Learning about loss and grief

Pets often become integrated family members, so when they die, they can teach the whole family lessons about how to deal with grief.

“Pets teach us that loss is complex, change is difficult, and that everyone’s healing is unique and personal,” says Tassiello. “Children benefit from having a say in how they want to process the loss and remember their pets and having a caring adult ask about their needs as they heal.”

This helps kids learn coping skills and the importance of building and relying on their support system when they need it.

They encourage activity

Some pets, like dogs, require regular walks and outdoor time. This can encourage children to be more active and outdoorsy than they might otherwise be, which can benefit their health.

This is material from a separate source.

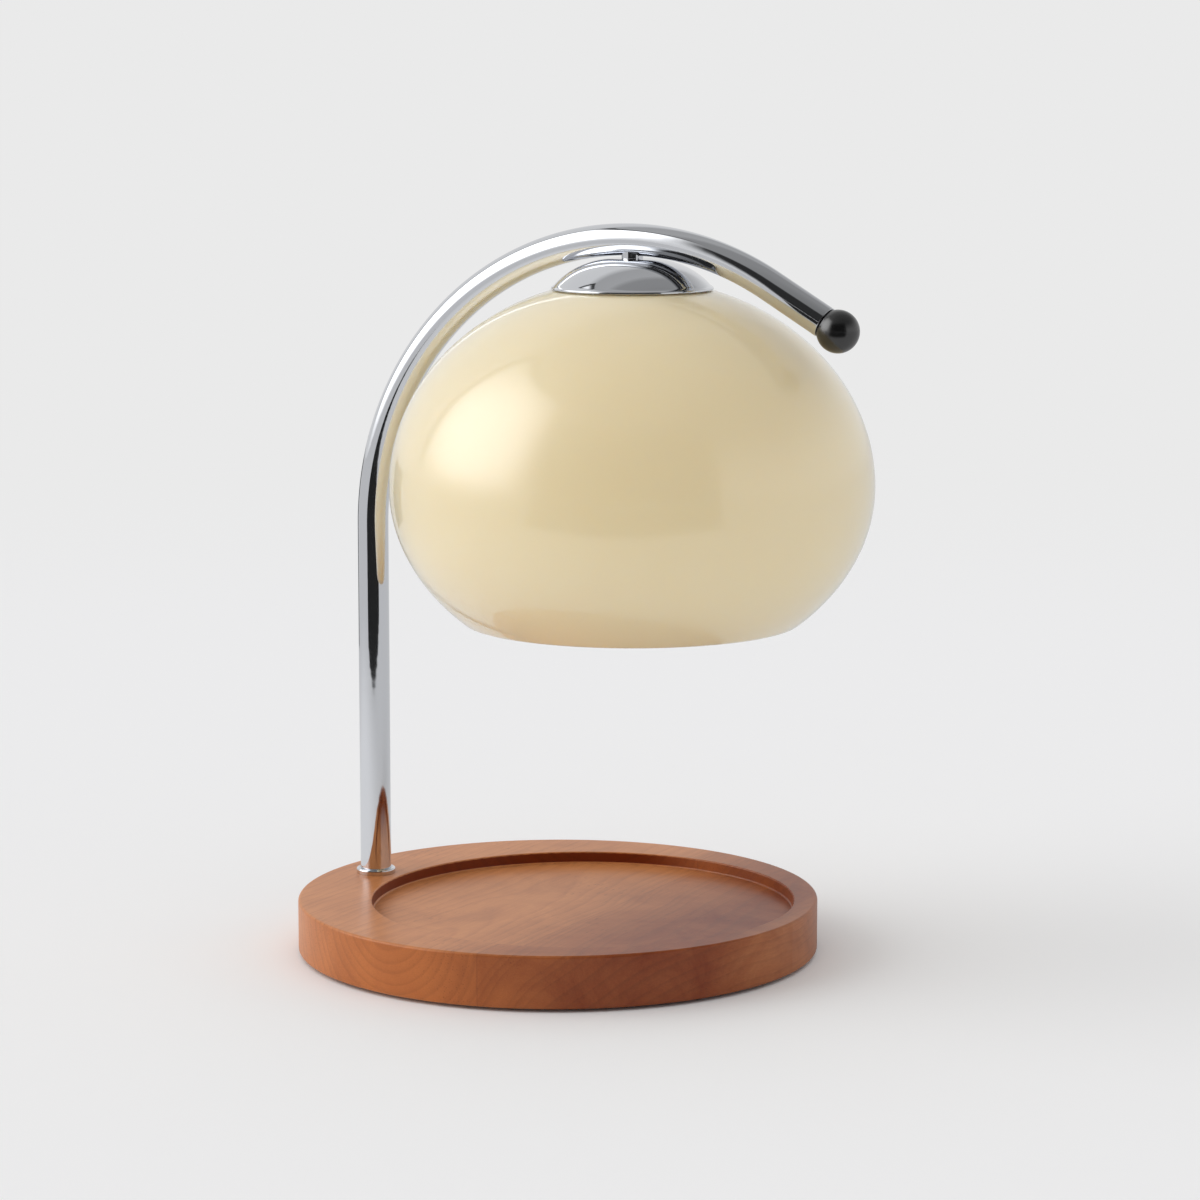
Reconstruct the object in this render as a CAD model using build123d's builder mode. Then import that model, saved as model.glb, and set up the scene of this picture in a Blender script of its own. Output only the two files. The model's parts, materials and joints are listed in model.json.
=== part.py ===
"""Candle warmer lamp: a cream glass shade hung from a bent chrome tube over a round wooden board.

Frame: origin on the table under the board's centre, +Z up, +X from the upright towards the ball.
The lamp's arm lies in the XZ plane. All sizes are in millimetres and angles in degrees.
"""

import os
from math import acos, asin, cos, degrees, pi, radians, sin, sqrt

from build123d import *

os.makedirs("parts", exist_ok=True)

# ---------------------------------------------------------------- driving dimensions
# clearances
slip_gap = 0.05         # radial clearance of a pin, bush or nipple in its hole
seat_gap = 0.2          # gap between two curved or soft faces that rest on each other
wood_gap = 0.3          # radial clearance of metal parts in the wooden board

# board
base_diameter = 200.0
base_thickness = 19.8
base_edge_radius = 1.0
rim_at_pole = 29.9      # width of the board's rim on the upright's side of the recess
rim_opposite = 8.1      # width of the rim on the other side
recess_depth = 4.6
recess_edge_radius = 0.5
recess_corner_radius = 0.8

# underside: pad, cover, wiring pocket
pad_thickness = 1.3
pad_inset = 7.0
cover_thickness = 1.5
cover_inset = 8.0       # from the board's edge to the cover's
cover_screw_inset = 12.0    # from the cover's edge to its screws
cover_screw_angles = (90.0, 210.0, 330.0)
cover_screw_head = 5.6
cover_screw_shank = 2.8
cover_screw_length = 9.0
pocket_roof = 3.5       # wood left between the pocket and the recess
pocket_length = 30.0
pocket_width = 46.0
pocket_corner_radius = 4.0
pocket_from_pole = 29.0
pocket_shift = 6.0      # the block sits this much off the pocket's middle, away from the channel
channel_width = 9.0

# cable inlet
inlet_rise = 5.2        # from the cover to the inlet's axis
inlet_corner_x = 4.8    # where its hole opens into the pocket, from the pocket's corner
inlet_corner_y = 1.5
cord_bore = 6.2
grommet_wall = 1.0
grommet_length = 12.0
grommet_flange_diameter = 12.0
grommet_flange = 1.5
grommet_flange_round = 0.5

# terminal block
block_shift = 1.0       # from the pocket's centre line to the block's
block_length = 20.0
block_width = 17.0
block_lift = 0.6        # air between the cover and the block
block_pole_pitch = 9.0
block_tunnel = 3.6
block_screw_head = 4.4
block_screw_head_height = 1.1
block_screw_tip = 2.4
block_screw_inset = 4.5
block_screw_sink = 0.3
block_edge_chamfer = 1.0
block_bolt_shank = 2.6
block_bolt_head = 4.6
block_bolt_head_height = 2.0
block_bolt_length = 2.6
block_bolt_recess = 4.0

# upright and arm: one bent tube
pole_inset = 18.0       # from the board's edge to the upright's axis
tube_diameter = 12.0
tube_wall = 1.0
bend_start_height = 160.0
bend_radius = 114.0
bend_angle = 120.0
tube_tail = 25.6        # straight end after the bend
tube_lip = 0.6          # inner chamfer of the tube's open end
collar_width = 1.65
collar_height = 2.2
collar_round = 0.68

# tube foot fixings
nipple_diameter = 8.0
nipple_bore = 5.6
foot_bush_length = 14.0
nut_pocket_diameter = 22.0
base_washer_diameter = 20.0
base_washer_thickness = 1.5
lock_washer_diameter = 13.0
lock_washer_thickness = 0.8
lock_tooth_count = 12
lock_tooth_depth = 1.3
lock_tooth_gap = 1.4
nut_flats = 12.0
nut_thickness = 3.5
nipple_overhang = 0.9   # nipple end past its last nut
nut_chamfer = 0.4

# ball on the tube's end
ball_diameter = 16.0
ball_flat_diameter = 8.0
plug_length = 8.0
stud_diameter = 4.0
stud_length = 15.0
stud_depth_in_ball = 9.0
stud_chamfer = 0.5

# shade: two half ellipses that meet at the widest height
shade_radius = 91.3
shade_crown = 77.8
shade_bowl = 71.5
shade_mouth_radius = 62.9
shade_hole_radius = 15.0
glass_wall = 3.0
mouth_edge_radius = 1.1
hole_edge_radius = 0.6

# canopy and shade clamp
canopy_radius = 30.5
canopy_flat_radius = 8.0
canopy_wall = 0.8
canopy_drop = 1.4       # from the arch's underside to the canopy's top
canopy_height = 11.0
canopy_rim_gap = 0.57   # from the canopy's rim down to the glass
upper_gasket_inset = 1.9    # from the canopy's rim to the gasket
upper_gasket_width = 2.4
clamp_plate_radius = 22.0
clamp_plate_thickness = 1.2
lower_gasket_thickness = 1.6
hub_gap = 0.6           # radial clearance of the hub in the shade's hole
hub_wall = 1.4
hub_height = 5.0
nipple_in_tube = 1.0    # nipple end past the tube's wall

# lampholder
bracket_thickness = 1.2
bracket_width = 10.0
bracket_foot = 2.75     # bracket leg past the axis of its screw
bracket_bend_radius = 0.6   # inside of each bend
holder_diameter = 27.0
holder_flat_depth = 0.5
holder_drop = 7.35      # from the bracket's nut to the lampholder
holder_body_height = 9.8
holder_cap_height = 8.8
holder_plate = 3.6      # slotted front plate
holder_cavity_radius = 9.4
cap_cavity_height = 5.0
cap_cavity_radius = 8.0
cap_wire_hole_radius = 2.2
rib_thickness = 2.4
side_screw_drop = 4.2   # from the lampholder's top to its side screws
side_screw_diameter = 3.0
side_screw_depth = 3.4
side_screw_head_diameter = 5.5
side_screw_head = 1.8

# bayonet pins of the bulb and the slots they turn in
pin_circle_radius = 5.0
pin_neck_diameter = 3.0
pin_play = 0.3          # lift of the pin heads over the slotted plate
pin_head_diameter = 4.95
pin_head_length = 3.0
pin_head_chamfer = 0.5
pin_shank_length = 4.0  # part of the pin inside the bulb's base
slot_width = 3.6
entry_diameter = 5.7
twist_angle = 40.0
bulb_face_gap = 0.3
contact_thickness = 0.5
contact_width = 3.4
contact_sweep = 80.0
contact_tab_width = 3.0
contact_tab_height = 3.6
contact_gap = 0.1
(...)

Pets can benefit kids’ physical health in other ways too. For example, one 2017 study found that babies with pets in their homes are less likely to develop allergies since they’re exposed early in life to allergens like pet dander or dirt that pets bring inside.

It’s true that some pets are more engaging to children than others. You may choose a pet based on considerations such as:

  • home space
  • budget
  • family schedule (if your family is rarely home, a low-maintenance pet may be best)
  • your child’s level of comfort with critters and waste cleanup (some pets need live food, like worms, crickets, or mice)

A dog is more likely to play with a child and encourage them to be active since they need regular walks. A cat will be slightly more independent and can teach children to take responsibility for feeding it while allowing them to learn about the cat’s boundaries around how it likes to be pet or touched.

A guinea pig is good for cuddles and eats lots of fruits and veggies, which may encourage healthy snacking in your kid.

At the end of the day, the biggest benefits to children are going to come from the pet that your child and family bond with the most.

See Healthline’s in-depth resource for the best pets for children.

Pets are definite commitments for families. They require care for years and sometimes decades at a time.

But if your family has the means and time and no one is allergic, these companion animals can be beneficial for kids during childhood. They can provide mental and physical health benefits and help foster emotional regulation, social skills, responsibilities, and other skills in kids.